Gamecocks Backfield Battle Just Became The Story Of 2026

Can a collaborative approach to the running game propel the Gamecocks forward, or will it leave them scrambling for answers?

South Carolina’s backfield picture for 2026 is shaping up as a familiar kind of debate: do the Gamecocks lean on one feature back, or spread the load across a room full of options?

At least for now, the answer looks like the latter. And that doesn’t automatically make it a problem.

Running back by committee can sound like a polite way of saying nobody has grabbed the job. But in today’s game, that’s often just reality. South Carolina offensive coordinator Kendal Briles said as much when asked about how the position might sort itself out.

“There’s just so many factors that play into that. You know, it’s week to week.

With health and how you feel about guys practicing and what’s going on off the field and their mental state,” Briles said. “So I wish it was that kind of simple solution that I could give you that good of an answer.”

The truth is, the plan rarely survives the first quarter. A coach can draw up a carry split before kickoff, but one back gets hot, another tires out, and suddenly the script changes. That’s especially true at a position that takes a beating every week.

Shane Beamer pointed to the kind of workload that is more memory than blueprint.

“Look, I was here in 2010 where Marcus Lattimore did it against Georgia and Florida and carried it so many times (37 and 40, respectively, each game a win). There may be a game like that where somebody in our running back room gets hot and we’re going to continue to hand the ball to him,” Beamer said.

“But there’s a lot of wear and tear that that position takes. And to sit there and say that we’ve got one guy that is going to carry the ball 40 times a game and then we’ve got a couple other guys that are going to carry it 2-3?

It’s not realistic over the course of a 12-game season.

“You’re going to wear that guy down. So you’ve got to be able to keep them fresh.”

South Carolina now has seven running backs after the dismissal of Sam Williams-Dixon, with five on scholarship and two walk-ons in Neil Salvage and Ethan Kellum. Matt Fuller, Isaiah Augustave and Jawarn Howell are back, while Christian Clark arrived from Texas and Jabree Coleman came in from Penn State.

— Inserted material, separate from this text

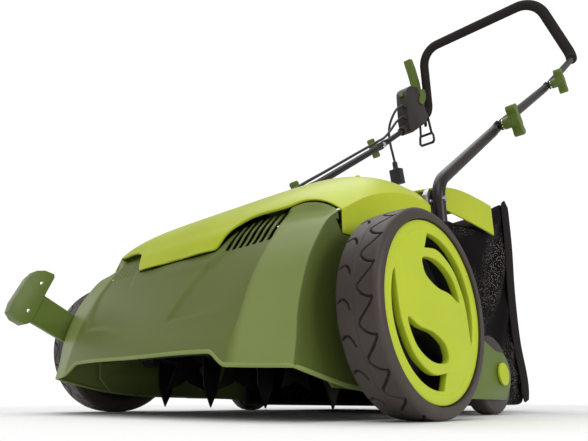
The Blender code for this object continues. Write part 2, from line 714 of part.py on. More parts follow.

Fuller appears to be next in line after waiting two years, though Clark has pushed himself into the conversation with a strong spring. Augustave and Howell have been around long enough to have some sense of what’s ahead, even if everybody is still learning a new system.

Briles wasn’t ready to lock in any depth chart before preseason practice begins, and there’s no reason he should be. The staff still has plenty to sort through.

“(Running backs coach Stan Drayton) is going to have a lot better feel as far as going into the game and feeling like we need to be even with split carries. I really feel like, ‘This guy needs to get the ball more,’ Briles said. “So I hate to say right now, just to put that out there, but I think we got four or five guys that all have the ability to build it up.”

That still leaves the big question: who is the No. 1 back, and does that even matter if the touches keep producing?

Fans usually don’t mind a rotation as long as it makes sense. What they hate is watching a back rip off a 72-yard run, then seeing somebody else trot out there the next series for no clear reason. The modern game is too messy for rigid formulas.

Beamer said he’s seen it work before. At Georgia, he had Nick Chubb, Sony Michel and D’Andre Swift in the same backfield, and all three played major roles.

“We had Nick Chubb, Sony Michel and D’Andre Swift when I was at Georgia, and we played all three of them, and all three of them had a role. And we won games with all of them in different ways,” Beamer said.

“But I also believe when you go into a game, you know these guys are going to be your top guys. Now is that two?

Is it three? Is it four?

I don’t know.

“But certainly, I think Stan’s got a great track record of coaching running backs and knows what we need to do to win games.”

The numbers behind South Carolina’s rushing attack show why this conversation keeps coming up. Since 2010, the Gamecocks’ best national finish on the ground was 29th in 2013. They’ve had only two top-40 rushing seasons in that stretch, with 2011 finishing 41st, and seven seasons ending well below 100, including last year at 116.

Even the 2010 team with Lattimore finished only 63rd in rushing offense. Still, that year produced one of the program’s three 1,000-yard backs in this span, along with Mike Davis, who came 18 yards short of back-to-back 1,000-yard seasons in 2014.

A 1,000-yard runner isn’t the only path to success, but it sure simplifies life for an offensive coordinator when the ball seems to turn into positive plays every time it’s handed off.

Maybe one back takes hold this year. Maybe the job stays split up. Either way, the questions are coming, because committees almost never satisfy everybody.

But as far as South Carolina is concerned, the only answer that matters is the one that ends with a win.